Thank you for the feedback so far. Yes, agree the notching of glass probably contributed.

One person suggested switching to LEDs, or traditional fluorescents, and said both a lot cooler than T5s. Any ideas which runs cooler of those two?

Any and all input much appreciated.


----------



## livingword26 (Oct 28, 2010)

I always have a small fan blowing accross my T5 fixures. Keeping them cooler can also help the ballasts and the bulbs last longer.


----------



## kevmo911 (Sep 24, 2010)

What about cutting an acrylic lid? You might even be able to buy a sheet and cut it yourself. You'll definitely have less of a worry of cracking due to cold water splashing on it.


----------



## 2in10 (Feb 8, 2011)

I had a PC unit on the glass and it cracked the glass where return water splashed on to the glass.


----------



## JonathanS (Aug 16, 2011)

Thank you all. I've thought about acrylic, but heard it will definitely sag and quickly so not so good esp. for a wide span. Other people have recommended Lexan (like acrylic but stronger?), or "eggcrate" mesh used in ceiling light fixtures (rigid and cheap, stops "jumpers", but wont stop splashed). 

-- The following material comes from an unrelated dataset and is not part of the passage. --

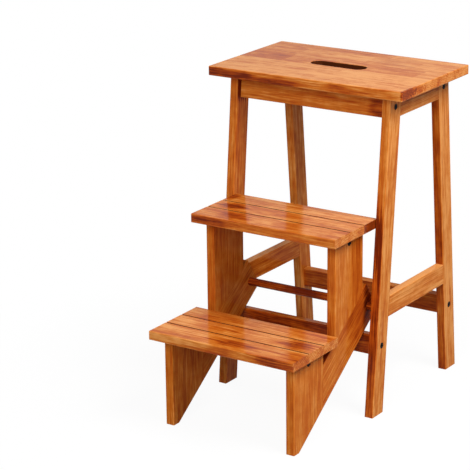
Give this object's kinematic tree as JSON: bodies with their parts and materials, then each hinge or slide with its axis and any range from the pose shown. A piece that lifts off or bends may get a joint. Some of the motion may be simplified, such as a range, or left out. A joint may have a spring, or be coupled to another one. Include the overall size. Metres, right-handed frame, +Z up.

At the moment I'm thinking about the following solution:
- New glass tops, but maybe with plastic piece in the back so I can cut notches in that, and not have to notch the glass (like the glass "Versatops" product)
- Maybe upgrade lighting to LEDs. Supposedly run very cool. "Ecoxotic Stunner Strips" were suggested and seem to be well regarded.


----------



## 2in10 (Feb 8, 2011)

I would replace the glass and put the fixture on legs.


----------



## Hoppy (Dec 24, 2005)

I would make the next glass with a quarter round cutout instead of the rectangular one, to eliminate the stress concentration at the corner of the cutout. Then raise the light a few inches on legs. You could also have the glass tempered after the cutting is all done, to make it more resistant to the heat. (If it does crack it will shatter into lots of very small pieces, so that might not be a good idea.)


----------